Per evitare queste condizioni caotiche allora la popolazione accetta la monarchia, cioè il comando di uno, come sarebbe accaduto con Cesare, che di fatto mise fine alla repubblica gettando le basi per il potere imperiale. L’affermazione della nuova monarchia, del resto, è ben accetta anche dall’aristocrazia, la quale infatti può attraverso essa vedere conservati i propri privilegi.
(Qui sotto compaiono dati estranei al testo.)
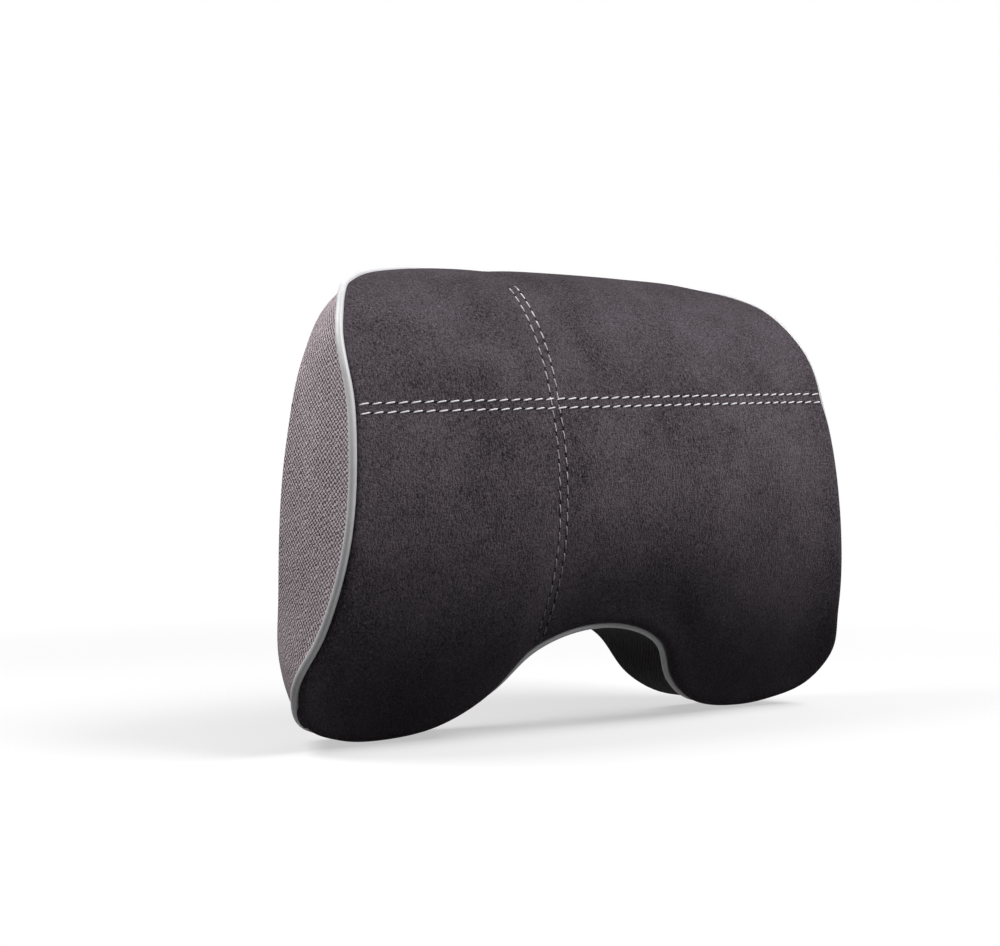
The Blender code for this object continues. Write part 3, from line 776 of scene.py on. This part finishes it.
# Decorative topstitching
# Two double rows of thick pale thread that cross left of the middle. Each stitch lies
# at a slant between two needle holes, and the upright rows sink deeper in the nap.
STITCH_PITCH = 5.9 * MM
STITCH_LENGTH = 4.6 * MM
THREAD_RADIUS = 0.42 * MM
STITCH_SLANT = 0.16
STITCH_RISE = 0.3 * MM
SUNKEN_RADIUS = 0.28 * MM
SUNKEN_BY = 0.08 * MM
HOLE_RADIUS = 0.5 * MM


def make_thread(bm):
    """A short straight thread along Z from -0.5 to 0.5, one unit thick, to be bent in copies."""
    made = bmesh.ops.create_cone(
        bm, cap_ends=True, segments=6, radius1=1, radius2=1, depth=1
    )
    verts = made["verts"]
    long_edges = [
        edge
        for edge in {edge for vert in verts for edge in vert.link_edges}
        if abs(edge.verts[0].co.z - edge.verts[1].co.z) > 0.5
    ]
    bmesh.ops.subdivide_edges(bm, edges=long_edges, cuts=5)
    return [*bm.verts, *bm.edges, *bm.faces]


def copy_of(bm, master):
    made = bmesh.ops.duplicate(bm, geom=master)["geom"]
    return [item for item in made if isinstance(item, bmesh.types.BMVert)]


def drop_master(bm, master):
    bmesh.ops.delete(bm, geom=[item for item in master if isinstance(item, bmesh.types.BMVert)])


def on_face(face_tree, x, z, side=-1):
    """The point and normal of a surface, met along Y from in front (-1) or behind (1)."""
    start = Vector((x, side * 0.3, z))
    point, normal, _, _ = face_tree.ray_cast(start, Vector((0, -side, 0)))
    return point, normal


def trace_row(face_tree, flat_points, side=-1):
    """Points, normals and lengths of a line drawn on a surface."""
    found = [on_face(face_tree, x, z, side) for x, z in flat_points]
    found = [pair for pair in found if pair[0] is not None]
    points = np.array([point for point, _ in found])
    normals = np.array([normal for _, normal in found])
    steps = np.linalg.norm(np.diff(points, axis=0), axis=1)
    return points, normals, np.concatenate([[0], steps.cumsum()])


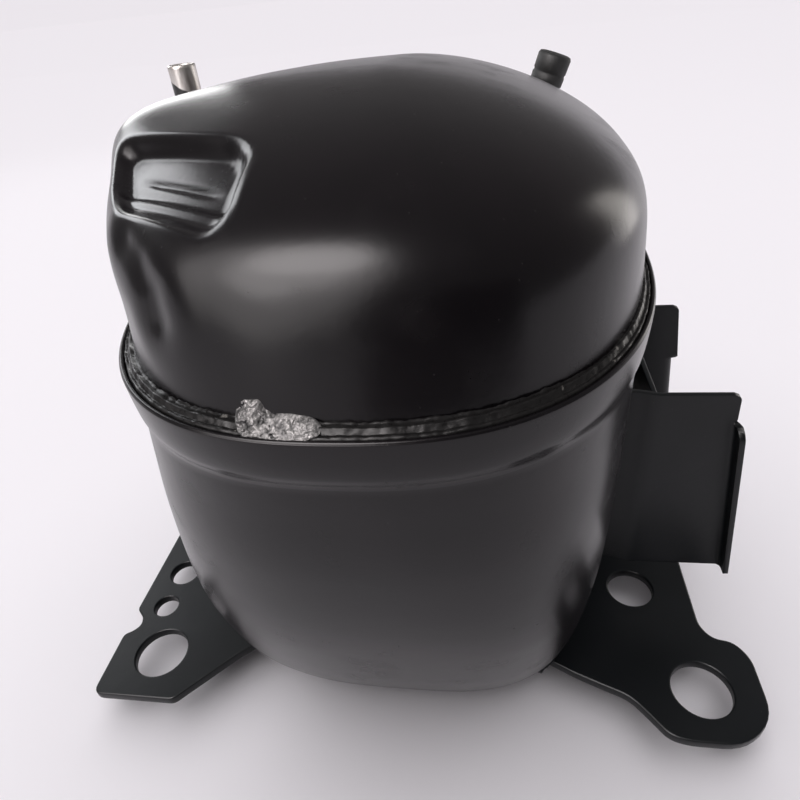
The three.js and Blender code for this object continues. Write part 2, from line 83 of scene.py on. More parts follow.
class Paint:
    """A node material under construction: the shader, and one set of object coordinates."""

    def __init__(self, name, colour, roughness, metallic=0.0):
        self.material = bpy.data.materials.new(name)
        self.material.use_nodes = True
        self.tree = self.material.node_tree
        self.shader = self.tree.nodes["Principled BSDF"]
        self.shader.inputs["Base Color"].default_value = (*colour, 1)
        self.shader.inputs["Roughness"].default_value = roughness
        self.shader.inputs["Metallic"].default_value = metallic
        self.coords = self.tree.nodes.new("ShaderNodeTexCoord").outputs["Object"]
        self.height = None

    def link(self, a, b):
        self.tree.links.new(a, b)

    def stretched(self, scale):
        mapping = self.tree.nodes.new("ShaderNodeMapping")
        mapping.inputs["Scale"].default_value = scale
        self.link(self.coords, mapping.inputs["Vector"])
        return mapping.outputs["Vector"]

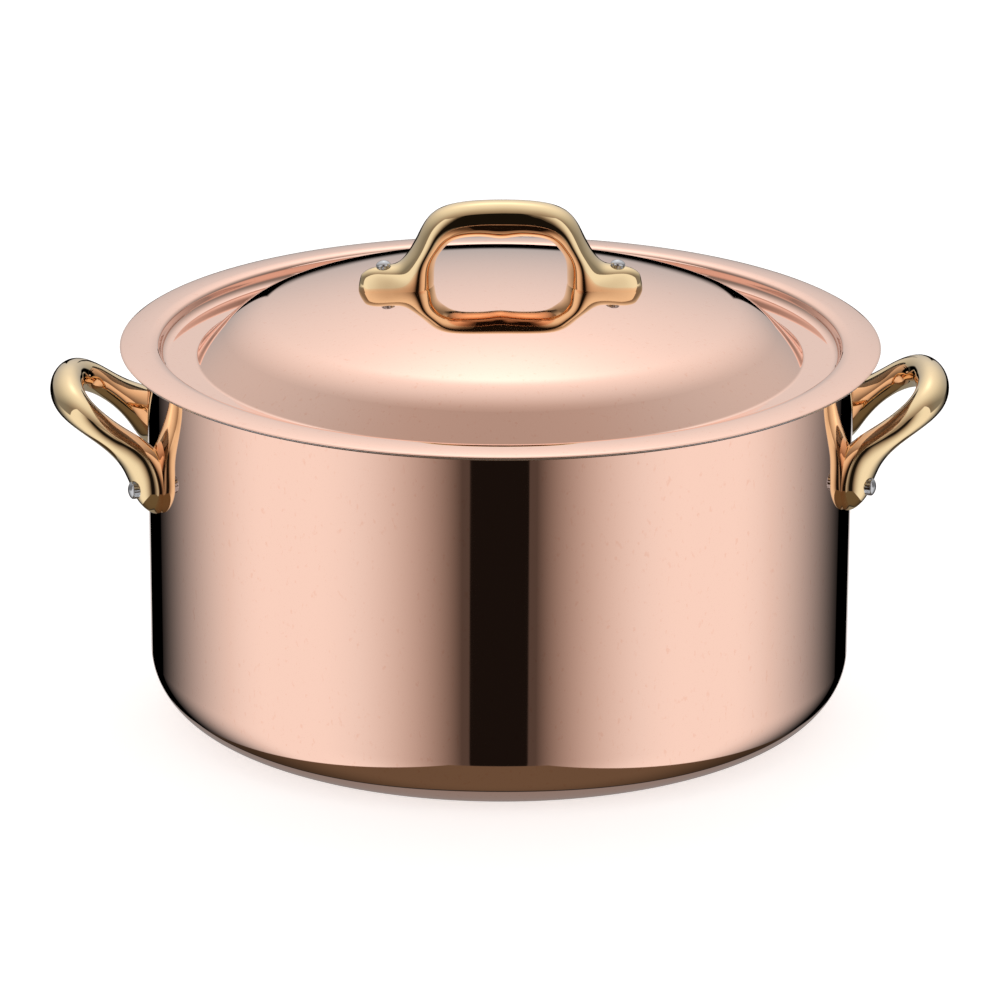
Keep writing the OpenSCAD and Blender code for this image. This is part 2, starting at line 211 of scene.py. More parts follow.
# %% [markdown]
# A tree works on an object through a modifier. A modifier's input is set by its socket's
# identifier, before the object is first evaluated. The evaluated result is then copied to a plain
# mesh, so that what is left is a mesh with no modifier. Faces are turned outwards at the end.

# %% Objects from points and from trees
def plain_object(name, mesh):
    obj = bpy.data.objects.new(name, mesh)
    bpy.context.scene.collection.objects.link(obj)
    return obj


def point_object(name, points):
    mesh = bpy.data.meshes.new(name)
    mesh.from_pydata([tuple(p) for p in points], [], [])
    return plain_object(name, mesh)


def face_outwards(mesh):
    """Recalculates the normals of a closed mesh, and returns its volume in cubic centimetres."""
    shape = bmesh.new()
    shape.from_mesh(mesh)
    bmesh.ops.recalc_face_normals(shape, faces=shape.faces)
    if shape.calc_volume(signed=True) < 0:
        bmesh.ops.reverse_faces(shape, faces=shape.faces)
    volume = shape.calc_volume()
    shape.to_mesh(mesh)
    shape.free()
    return volume / (10 * MM) ** 3


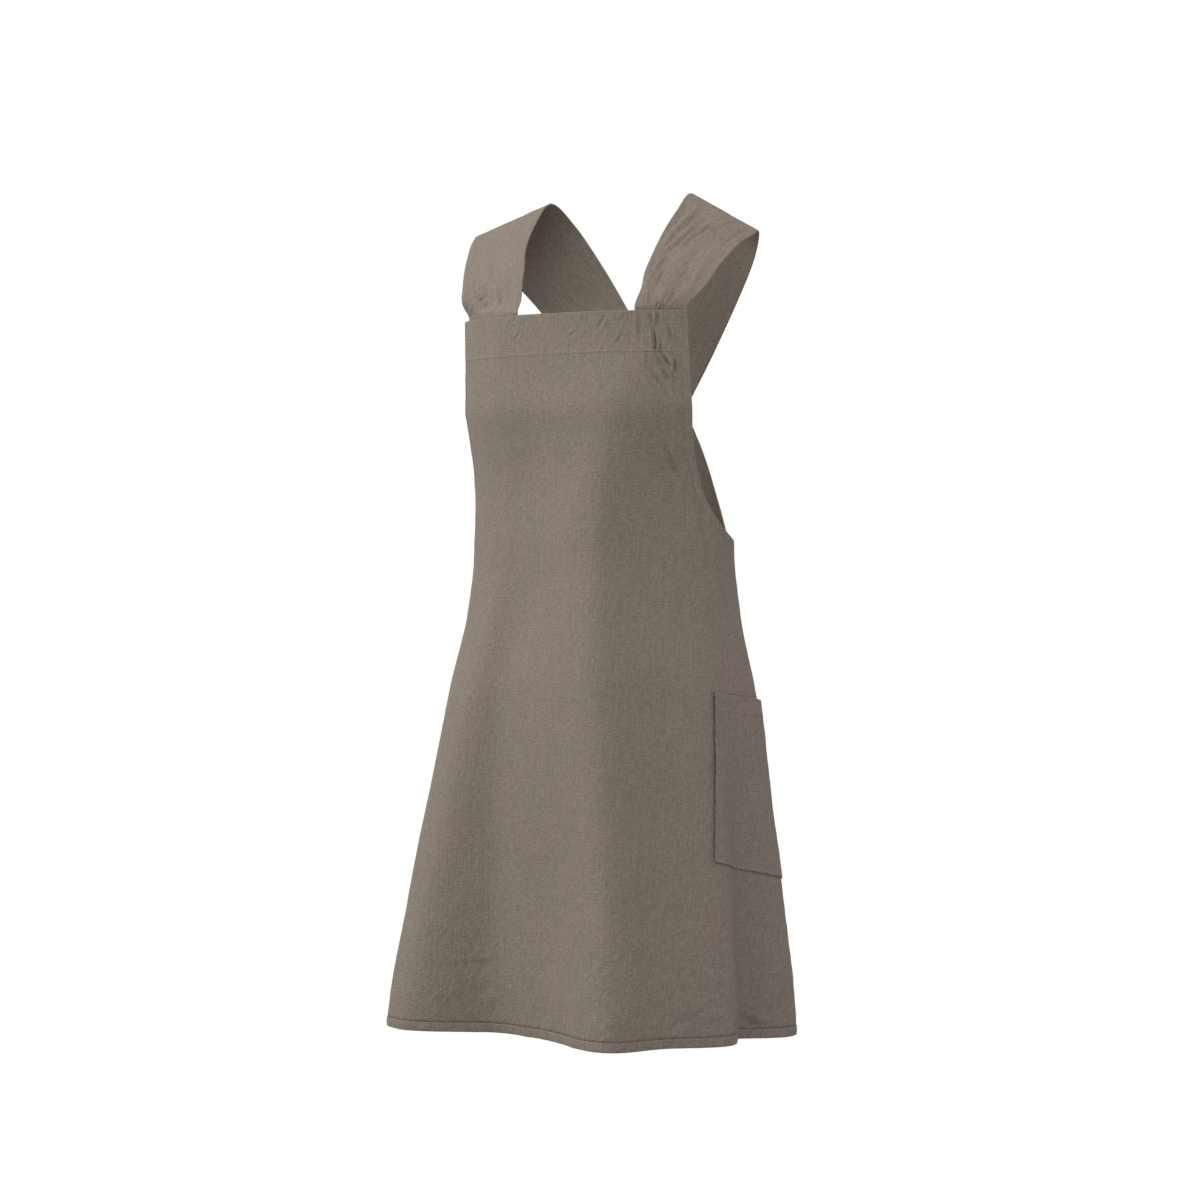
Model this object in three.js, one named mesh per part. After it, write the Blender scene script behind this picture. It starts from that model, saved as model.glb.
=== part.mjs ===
// Cross back apron of washed linen, as it hangs from the shoulders.
// Millimetres, +Z up, the front of the apron towards -Y, the wearer's left towards +X.
// The origin is level with the underside of the straps where they cross the shoulders.
import * as THREE from "three";

// Heights, measured down from the origin.
const LENGTH = 980;
const BIB_TOP = 148;
const UNDERARM = 410;

// Half width and depths to the front and back of the body at three heights.
const CHEST_HALF_WIDTH = 175;
const CHEST_TO_FRONT = 106;
const CHEST_TO_BACK = 118;
const WAIST_HALF_WIDTH = 163;
const WAIST_TO_FRONT = 87;
const WAIST_TO_BACK = 128;
const HEM_HALF_WIDTH = 250;
const HEM_TO_FRONT = 171;
const HEM_TO_BACK = 150;
const CHEST = { side: CHEST_HALF_WIDTH, front: CHEST_TO_FRONT, back: CHEST_TO_BACK };
const WAIST = { side: WAIST_HALF_WIDTH, front: WAIST_TO_FRONT, back: WAIST_TO_BACK };
const HEM = { side: HEM_HALF_WIDTH, front: HEM_TO_FRONT, back: HEM_TO_BACK };

// Cloth, edges and bands.
const CLOTH_WALL = 1.5;
const BAND_HEIGHT = 48;
const BAND_WALL = 3.2;
const EDGE_HEM = 10;
const EDGE_WALL = 2.6;
const BOTTOM_HEM = 11;
const BOTTOM_WALL = 3;
const BACK_GAP_TOP = 60;
const BACK_GAP_HEM = 100;

// Straps.
const STRAP_WIDTH = 90;
const STRAP_WALL = 2;
const SHOULDER = 145;
const STRAP_TAIL = 28;

// Pocket.
const POCKET_TOP = 583;
const POCKET_HEIGHT = 191;
const POCKET_WIDTH = 165;
const POCKET_HEM = 20;
const POCKET_HEM_WALL = 2.2;
const POCKET_GAPE = 2.5;
// How far its front edge lies in front of the side at the mouth, how much further at the foot, how much
// lower the foot hangs at the back edge, and the mouth's share of that.
const POCKET_LEAD = 48;
const POCKET_SWING = 26;
const POCKET_DROOP = 32;
const MOUTH_DROOP = 0.65;

// Clearances between pieces that are sewn edge to edge, that lie on each other, and at the crossing.
const GAP = 0.3;
const SEAT = 0.5;
const LAID = 1.8;
const CROSS_CLEAR = 1.2;

// Level runs from -1 at the top of the bib, through 0 at the underarm, to 1 at the bottom.
// Chest and hem say how much of each size a section takes; the waist gives the rest.
const SECTIONS = [
  { level: -1.0, chest: 1, hem: 0 },
  { level: -0.61, chest: 1, hem: 0 },
  { level: -0.44, chest: 0.5, hem: 0 },
  { level: -0.31, chest: 0.14, hem: 0 },
  { level: -0.18, chest: 0, hem: 0 },
  { level: 0.03, chest: 0, hem: 0.02 },
  { level: 0.14, chest: 0, hem: 0.1 },
  { level: 0.31, chest: 0, hem: 0.36 },
  { level: 0.48, chest: 0, hem: 0.55 },
  { level: 0.74, chest: 0, hem: 0.81 },
  { level: 1.0, chest: 0, hem: 1 },
];

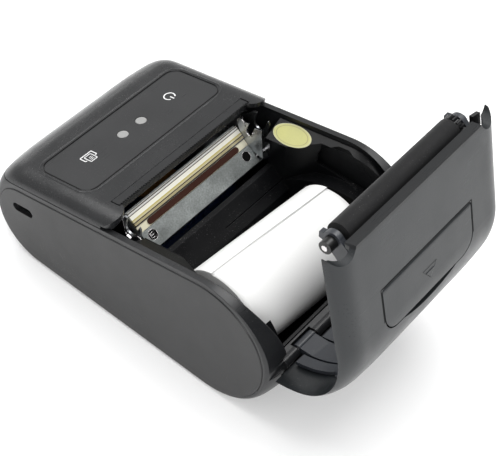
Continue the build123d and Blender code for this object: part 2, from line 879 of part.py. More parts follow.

Risultato: una tendenza diffusa e ricorrente ad offrire il potere a pochi, a rifiutare le forme distribuite dei compiti, e, nel caos della politica recente, un continuo avvicendarsi di leader al potere, i quali leader gestiscono per poco tempo il governo, esaltati specie se in conseguenza di un successo elettorale, per poi essere declassati successivamente ed esser sostituiti da altri leader, magari scelti dai partiti stessi perché blasonati e illustri.

La recente personalizzazione della politica è la prova di questo processo; essa, la politica, riguarda ormai più le dichiarazioni emotive e passionali di pochi, che la messa in cantiere di proposte collettive di soluzione. Accade così che chi sa fare la voce grossa viene considerato capace, perché la capacità polemica viene scambiata per capacità a governare. Ma è evidente che chi è abile ad ottenere ragione in un contraddittorio dialettico, non è detto che sappia poi amministrare bene. Si dirà che queste sono le regole della democrazia, le quali consisterebbero in un conflitto ritualizzato. Ma democrazia in realtà vuol dire governo del demos, governo del popolo, non vuol dire lotta e conflitto. Vuol dire cioè gestione collettiva del potere, non affermazione personale di leader. Solo nella misura in cui la democrazia si realizzerà come autentica partecipazione di tutti alle decisioni e come assunzione collettiva di responsabilità si potrà parlare autenticamente di uguaglianza e dunque di democrazia.